Money, goods and information: circulation and culture in the late modern developing world 
Convenors:
Laura Stark (University of Jyväskylä, Finland)
Jukka Jouhki (University of Jyväskylä)
Location:
Ülikooli 16, 214
Start time:
2 July, 2013 at
Time zone: Europe/Tallinn
Session slots:
2

Short Abstract:

This panel examines how people in so-called developing countries are being affected by global flows of money, goods, information, people, technologies, and religion, and how critical ethnographic research can produce richer insights into these processes and their social and cultural consequences.

Long Abstract:

Global economic, technological and cultural forces are giving rise to rapid social and cultural change in so-called developing countries, much of which has not yet been studied in sufficient depth using ethnographic methods.
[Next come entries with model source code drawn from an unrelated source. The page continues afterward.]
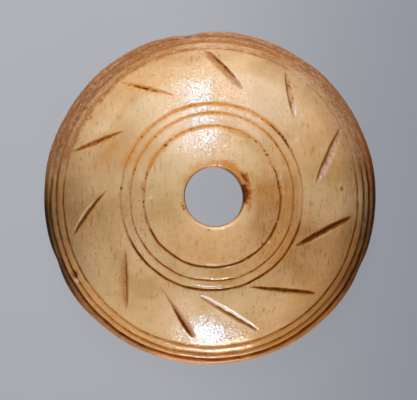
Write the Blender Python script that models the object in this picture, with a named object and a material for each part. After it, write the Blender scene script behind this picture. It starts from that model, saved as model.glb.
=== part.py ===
import math

import bmesh
import bpy
from mathutils import Vector

# A bone spindle whorl: a disc with a flat underside, a domed top and a bore for the spindle.
# Lengths are in metres. Bearings are in degrees from +X towards +Y. +Z points up the bore.

MM = 0.001

# The turned body
RIM_RADIUS = 16.65 * MM
CROWN_HEIGHT = 9.0 * MM        # where the dome's curve would cross the axis
SIDE_HEIGHT = 1.9 * MM         # where the dome's curve would meet the upright side
SHOULDER = 0.35 * MM           # how far in from the side the shoulder starts to round over
SHOULDER_DROP = 0.6 * MM       # how far down the side the shoulder ends
FOOT_ROUNDING = 0.7 * MM       # from the side to the flat underside
TURNS = 84                     # facets round the body

# The bore for the spindle, drilled a little off the middle
BORE_RADIUS = 2.92 * MM        # at its narrowest, under the lip
BORE_FLARE = 0.25 * MM         # how much wider it is at the underside
BORE_OFF_X = 0.21 * MM
BORE_OFF_Y = 0.01 * MM
LIP = 0.55 * MM                # rounding of the bore's upper edge
BORE_CHAMFER = 0.25 * MM       # at its lower edge

# Three rings cut round the bore: how far each lies outside the bore's wall, its width and its depth
RINGS = (
    {"out": 3.98 * MM, "width": 0.50 * MM, "depth": 0.20 * MM},
    {"out": 5.31 * MM, "width": 0.34 * MM, "depth": 0.14 * MM},
    {"out": 6.23 * MM, "width": 0.46 * MM, "depth": 0.19 * MM},
)

# Three grooves at the rim, with narrow beads between them: how far each lies inside the rim
RIM_GROOVES = (
    {"in": 1.82 * MM, "width": 0.36 * MM, "depth": 0.15 * MM},
    {"in": 1.10 * MM, "width": 0.36 * MM, "depth": 0.19 * MM},
    {"in": 0.54 * MM, "width": 0.32 * MM, "depth": 0.20 * MM},
)

# Nicks in the band between the rings and the rim grooves. Each is a straight stroke that leans:
# the bearing of its outer end, how far round its inner end lies behind that, the gaps that its
# ends keep to the rim groove and to the ring, and its strength as a share of the full cut.
NICK_WIDTH = 0.64 * MM
NICK_DEPTH = 0.30 * MM
NICKS = (
    {"bearing": 28.8, "sweep": 20.9, "out_gap": 0.05 * MM, "in_gap": 1.55 * MM, "strength": 1.00},
    {"bearing": 59.2, "sweep": 16.0, "out_gap": 0.12 * MM, "in_gap": 2.25 * MM, "strength": 1.05},
    {"bearing": 92.6, "sweep": 18.9, "out_gap": 0.15 * MM, "in_gap": 1.96 * MM, "strength": 1.00},
    {"bearing": 128.5, "sweep": 18.9, "out_gap": 0.37 * MM, "in_gap": 1.49 * MM, "strength": 0.70},
    {"bearing": 162.4, "sweep": 19.6, "out_gap": 0.23 * MM, "in_gap": 1.71 * MM, "strength": 0.75},
    {"bearing": 195.5, "sweep": 19.3, "out_gap": 0.50 * MM, "in_gap": 1.46 * MM, "strength": 0.85},
    {"bearing": 233.0, "sweep": 23.3, "out_gap": 1.02 * MM, "in_gap": 0.85 * MM, "strength": 0.80},
    {"bearing": 263.5, "sweep": 22.6, "out_gap": 0.93 * MM, "in_gap": 1.12 * MM, "strength": 0.95},
    {"bearing": 289.6, "sweep": 25.2, "out_gap": 1.02 * MM, "in_gap": 0.73 * MM, "strength": 1.05},
    {"bearing": 317.7, "sweep": 25.4, "out_gap": 0.72 * MM, "in_gap": 0.37 * MM, "strength": 1.00},
    {"bearing": 352.4, "sweep": 22.9, "out_gap": 0.52 * MM, "in_gap": 0.52 * MM, "strength": 1.00},
)

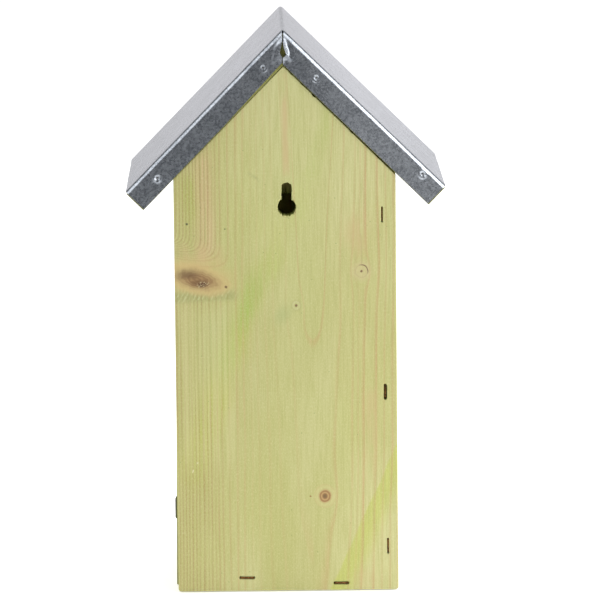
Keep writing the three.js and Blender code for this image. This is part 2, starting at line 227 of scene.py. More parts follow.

The influx of Western goods and media, in-country and cross-border migration, new religious forms, new political alliances and the rapid adoption of mobile phones by even the poorest of the poor, are all transforming socio-cultural landscapes in low-income countries with far-reaching consequences. The new global circulation of goods and information threatens some cultural forms and expressions of identity, but at the same time creates new and hybrid ones. Global consumer culture and access to new types of media give rise to new forms of social networking and new survival and life strategies. At the same time, however, researchers' uncritical application of North American and European cultural concepts to global processes in Africa, Asia and Latin America may be obscuring our understanding of these changes. For instance, research thus far has suggested that in many African societies, money is understood in a very different way than it is in the West: as a strongly emotional means of creating social ties and identity rather than merely an impersonal medium of rational exchange. The aim of this panel is to explore the new cultural meanings and forms of social organization emerging in the context of globalizing late modernity in developing countries, with a particular focus on reciprocity and flows of money, information, people, and goods.